Un aspecto que Pedro y Pablo tienen en común, y que resulta muy consolador para nosotros, es que ninguno de ellos nació santo. Pedro es capaz de lo mejor y de lo peor. Lo mejor, como en la respuesta inmediata a la llamada de Cristo, la confesión audaz de la divinidad de Jesús que leemos en el Evangelio de hoy, los deseos de seguirle siempre… Y lo peor: la vanidad de pretender ser mejor que los demás Apóstoles y, sobre todo, la traición antes de la Pasión. Puede ayudarnos reflexionar sobre este aspecto de la vida del Apóstol, porque quizá nos sintamos un poco como él. Tenemos grandes deseos de vivir como cristianos, de ser testigos de Cristo en medio del mundo, y procuramos hacerlo. Y al mismo tiempo experimentamos nuestra debilidad, cuando cedemos a la ira, a la envidia, a la vanidad… y finalmente cuando, como el mismo Pedro, experimentamos la tentación más peligrosa: la tentación de la desesperación.
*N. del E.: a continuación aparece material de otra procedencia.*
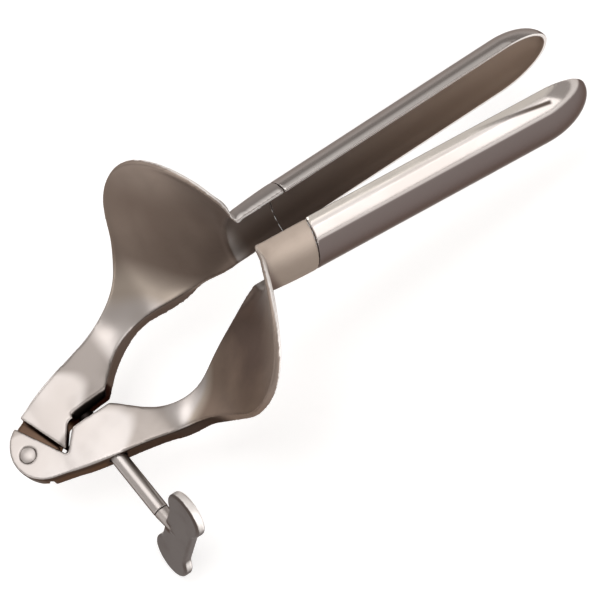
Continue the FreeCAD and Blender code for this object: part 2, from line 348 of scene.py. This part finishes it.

Pero si, como Pedro, nos encontramos en la paradoja de ser capaces de lo mejor y de lo peor, también podemos seguir su ejemplo de humildad y arrepentimiento. Sabemos lo que pasó después de su traición. Miró a Jesús y Jesús le miró a él. Como escribe un santo contemporáneo: » El Señor convirtió a Pedro –que le había negado tres veces– sin dirigirle ni siquiera un reproche: con una mirada de Amor. –Con esos mismos ojos nos mira Jesús, después de nuestras caídas. Ojalá podamos decirle, como Pedro: «¡Señor, Tú lo sabes todo; Tú sabes que te amo!», y cambiemos de vida» (S. Josemaría, Surco, n.964).
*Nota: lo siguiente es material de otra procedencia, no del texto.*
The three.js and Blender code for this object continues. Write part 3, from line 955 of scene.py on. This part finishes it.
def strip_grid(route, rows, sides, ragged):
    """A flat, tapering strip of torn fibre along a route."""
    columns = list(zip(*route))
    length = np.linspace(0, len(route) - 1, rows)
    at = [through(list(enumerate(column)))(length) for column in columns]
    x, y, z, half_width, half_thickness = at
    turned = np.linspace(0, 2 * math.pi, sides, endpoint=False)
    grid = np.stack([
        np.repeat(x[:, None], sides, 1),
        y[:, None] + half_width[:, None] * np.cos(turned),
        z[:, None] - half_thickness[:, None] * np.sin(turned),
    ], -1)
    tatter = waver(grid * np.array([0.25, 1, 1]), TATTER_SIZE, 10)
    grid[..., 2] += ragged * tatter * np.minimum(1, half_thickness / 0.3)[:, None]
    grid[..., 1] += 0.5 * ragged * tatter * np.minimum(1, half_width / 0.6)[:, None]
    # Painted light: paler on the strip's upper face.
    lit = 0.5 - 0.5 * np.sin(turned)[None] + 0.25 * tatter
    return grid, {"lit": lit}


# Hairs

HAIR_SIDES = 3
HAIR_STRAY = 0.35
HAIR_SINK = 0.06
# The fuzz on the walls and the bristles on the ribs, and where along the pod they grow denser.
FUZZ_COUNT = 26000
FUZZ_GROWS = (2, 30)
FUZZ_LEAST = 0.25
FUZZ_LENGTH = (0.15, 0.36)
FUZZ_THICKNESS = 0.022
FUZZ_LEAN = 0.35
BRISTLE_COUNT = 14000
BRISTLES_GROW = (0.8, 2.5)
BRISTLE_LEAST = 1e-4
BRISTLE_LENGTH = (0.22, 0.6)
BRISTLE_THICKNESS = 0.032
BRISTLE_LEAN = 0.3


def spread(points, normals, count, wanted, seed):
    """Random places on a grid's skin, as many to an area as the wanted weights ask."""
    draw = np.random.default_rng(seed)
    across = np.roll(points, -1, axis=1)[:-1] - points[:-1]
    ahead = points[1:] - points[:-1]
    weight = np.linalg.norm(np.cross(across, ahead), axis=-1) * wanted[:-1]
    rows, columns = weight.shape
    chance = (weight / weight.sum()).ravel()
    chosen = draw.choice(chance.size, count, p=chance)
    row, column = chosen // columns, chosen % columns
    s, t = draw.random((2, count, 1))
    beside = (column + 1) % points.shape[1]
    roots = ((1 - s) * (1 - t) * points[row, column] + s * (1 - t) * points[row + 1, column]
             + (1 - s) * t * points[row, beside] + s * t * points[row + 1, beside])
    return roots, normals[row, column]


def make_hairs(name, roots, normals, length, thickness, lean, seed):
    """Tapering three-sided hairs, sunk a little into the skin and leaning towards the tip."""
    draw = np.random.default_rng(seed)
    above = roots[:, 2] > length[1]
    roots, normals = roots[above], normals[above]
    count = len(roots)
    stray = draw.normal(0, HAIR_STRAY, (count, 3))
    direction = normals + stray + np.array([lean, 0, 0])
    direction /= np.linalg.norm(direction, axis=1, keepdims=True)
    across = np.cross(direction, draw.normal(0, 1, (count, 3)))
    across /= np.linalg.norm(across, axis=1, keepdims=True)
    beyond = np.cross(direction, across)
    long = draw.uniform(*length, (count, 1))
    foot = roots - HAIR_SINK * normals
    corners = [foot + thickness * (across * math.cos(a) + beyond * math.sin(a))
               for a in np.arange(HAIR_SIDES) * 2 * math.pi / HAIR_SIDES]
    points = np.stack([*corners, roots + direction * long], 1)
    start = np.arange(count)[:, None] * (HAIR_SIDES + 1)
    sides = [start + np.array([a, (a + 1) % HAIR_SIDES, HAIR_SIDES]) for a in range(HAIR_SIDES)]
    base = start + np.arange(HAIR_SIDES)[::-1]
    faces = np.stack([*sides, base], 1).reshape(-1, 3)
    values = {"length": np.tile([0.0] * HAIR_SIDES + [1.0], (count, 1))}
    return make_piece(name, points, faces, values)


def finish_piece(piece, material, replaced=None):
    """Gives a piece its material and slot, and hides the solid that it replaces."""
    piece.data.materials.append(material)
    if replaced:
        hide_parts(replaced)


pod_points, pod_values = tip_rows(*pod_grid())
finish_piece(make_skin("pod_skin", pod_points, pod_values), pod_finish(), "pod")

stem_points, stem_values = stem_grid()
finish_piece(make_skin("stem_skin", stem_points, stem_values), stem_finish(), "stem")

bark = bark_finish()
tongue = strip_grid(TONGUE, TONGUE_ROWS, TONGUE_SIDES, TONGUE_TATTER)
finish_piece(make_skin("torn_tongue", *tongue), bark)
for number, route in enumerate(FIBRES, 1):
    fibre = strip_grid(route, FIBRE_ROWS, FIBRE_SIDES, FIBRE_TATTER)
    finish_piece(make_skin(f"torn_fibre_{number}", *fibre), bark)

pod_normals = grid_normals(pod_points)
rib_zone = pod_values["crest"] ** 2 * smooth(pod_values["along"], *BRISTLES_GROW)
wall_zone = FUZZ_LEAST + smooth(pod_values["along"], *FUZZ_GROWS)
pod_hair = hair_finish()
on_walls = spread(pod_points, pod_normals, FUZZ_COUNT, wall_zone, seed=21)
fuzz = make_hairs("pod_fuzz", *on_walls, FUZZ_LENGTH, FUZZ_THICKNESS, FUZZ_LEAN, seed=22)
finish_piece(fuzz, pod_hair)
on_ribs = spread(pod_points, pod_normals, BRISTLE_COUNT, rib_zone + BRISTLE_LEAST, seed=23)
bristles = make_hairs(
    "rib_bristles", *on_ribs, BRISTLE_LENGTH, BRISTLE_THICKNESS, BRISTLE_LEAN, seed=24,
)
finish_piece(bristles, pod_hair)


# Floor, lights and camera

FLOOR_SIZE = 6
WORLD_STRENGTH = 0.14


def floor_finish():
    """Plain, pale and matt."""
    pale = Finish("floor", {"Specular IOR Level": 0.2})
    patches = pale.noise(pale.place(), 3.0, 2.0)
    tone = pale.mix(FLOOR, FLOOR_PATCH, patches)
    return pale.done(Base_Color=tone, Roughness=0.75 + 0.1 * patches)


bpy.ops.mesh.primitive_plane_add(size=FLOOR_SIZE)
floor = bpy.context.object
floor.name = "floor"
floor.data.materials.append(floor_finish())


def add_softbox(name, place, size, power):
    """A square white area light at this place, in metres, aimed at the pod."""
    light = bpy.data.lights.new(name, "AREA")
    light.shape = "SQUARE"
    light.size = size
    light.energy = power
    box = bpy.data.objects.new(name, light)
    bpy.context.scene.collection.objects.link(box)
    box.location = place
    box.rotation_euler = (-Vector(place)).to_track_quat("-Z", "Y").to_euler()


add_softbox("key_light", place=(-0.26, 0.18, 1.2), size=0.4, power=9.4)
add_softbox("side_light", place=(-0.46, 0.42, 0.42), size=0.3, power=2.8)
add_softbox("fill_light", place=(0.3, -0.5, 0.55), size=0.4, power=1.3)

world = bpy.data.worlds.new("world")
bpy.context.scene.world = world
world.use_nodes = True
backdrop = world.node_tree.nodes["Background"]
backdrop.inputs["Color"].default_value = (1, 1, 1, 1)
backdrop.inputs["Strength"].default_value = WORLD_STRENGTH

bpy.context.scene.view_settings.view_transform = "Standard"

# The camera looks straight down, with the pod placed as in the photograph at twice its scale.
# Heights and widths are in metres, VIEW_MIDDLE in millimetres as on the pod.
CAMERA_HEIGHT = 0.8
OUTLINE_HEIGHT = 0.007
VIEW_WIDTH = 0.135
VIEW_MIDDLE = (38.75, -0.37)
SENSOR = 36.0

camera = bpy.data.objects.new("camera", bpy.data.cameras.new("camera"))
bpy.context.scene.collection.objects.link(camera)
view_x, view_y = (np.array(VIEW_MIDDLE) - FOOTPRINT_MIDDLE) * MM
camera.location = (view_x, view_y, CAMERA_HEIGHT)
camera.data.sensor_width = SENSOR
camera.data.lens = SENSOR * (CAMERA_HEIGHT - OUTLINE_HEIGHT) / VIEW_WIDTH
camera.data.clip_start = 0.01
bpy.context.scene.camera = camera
¿Y Pablo? Saulo de Tarso (que así se llamaba) era un judío perfecto: «circuncidado a los ocho días, del linaje de Israel, de la tribu de Benjamín, hebreo hijo de hebreos; en cuanto a la ley, fariseo; en cuanto a celo, perseguidor de la Iglesia; en cuanto a la justicia de la ley, irreprochable» (Flp 3,6). La Ley tenía más de trescientos preceptos, de modo que definirse como «en cuanto a la justicia de la ley irreprochable» no era cosa de poca monta. Con todo, le parecía poco, y decidió dedicar su vida a perseguir a los que parecían enemigos de la Ley, enemigos de Dios. Pero de repente, de la forma más inesperada, se encontró con Jesucristo, el Hijo de Dios, en el camino de Damasco. Entonces descubrió que todas sus obras —su intachabilidad, su celo— no valían nada y que lo que realmente hacía su vida infinitamente valiosa y digna era el hecho de que Jesús, el Hijo de Dios, se había hecho hombre y había dado su vida por él. Esta verdad cambió por completo la existencia de Saulo de Tarso. Descubrió que no necesitaba hacer valiosa su vida, porque su vida tenía ya un valor infinito —como escribió a los corintios: «¡habéis sido comprados por precio!». (1 Co 6,20). No tenía que salvar a Dios de ningún enemigo, era Dios quien quería salvarlo a él, a Saulo, para convertirlo después en apóstol de esa Salvación.

En efecto, la verdad que Pablo descubrió en el camino de Damasco fue un punto de inflexión en su vida, y esa misma verdad debía ser difundida por todo el mundo. Pablo mismo la llevó a Occidente, a los gentiles. Pero lo hizo, como él mismo diría, no por su propia fuerza o celo, sino por el amor de Dios que se le había revelado en Cristo. Volviendo sobre nosotros, podemos plantearnos hoy cuál es el fundamento de nuestras vidas, qué es lo que motiva nuestros esfuerzos por vivir como cristianos. ¿Es la voluntad de ser irreprensibles? ¿O es la conciencia de haber sido amados por Dios de un modo incomparable? ¿Nos apoyamos constantemente en su amor, a la hora de afrontar nuestras preocupaciones y los esfuerzos cotidianos? Muchos fieles, a lo largo de los siglos, han procurado decir, con san Pablo: » vivo, pero no soy yo el que vive, es Cristo quien vive en mí. Y mi vida de ahora en la carne, la vivo en la fe del Hijo de Dios, que me amó y se entregó por mí» (Ga 2,20). Es cuestión de tomarse en serio la prioridad de Dios en nuestra vida. Descansar en lo que Él ha hecho —y hace— y plantear nuestros esfuerzos como una respuesta a ese amor, que nace precisamente de la Vida que ese amor inaugura.

Pedro y Pablo, pilares de la Iglesia. No exentos de pecado, no perfectos, pero llenos de paradojas. Como nosotros. Eran conscientes al mismo tiempo de su debilidad y de la fuerza de Dios. Ponían a Dios en primer lugar. Igual que podemos hacer nosotros, siempre que abramos los ojos a la luz de Cristo, y el corazón a la luz, a la fuerza, al fuego del Espíritu Santo.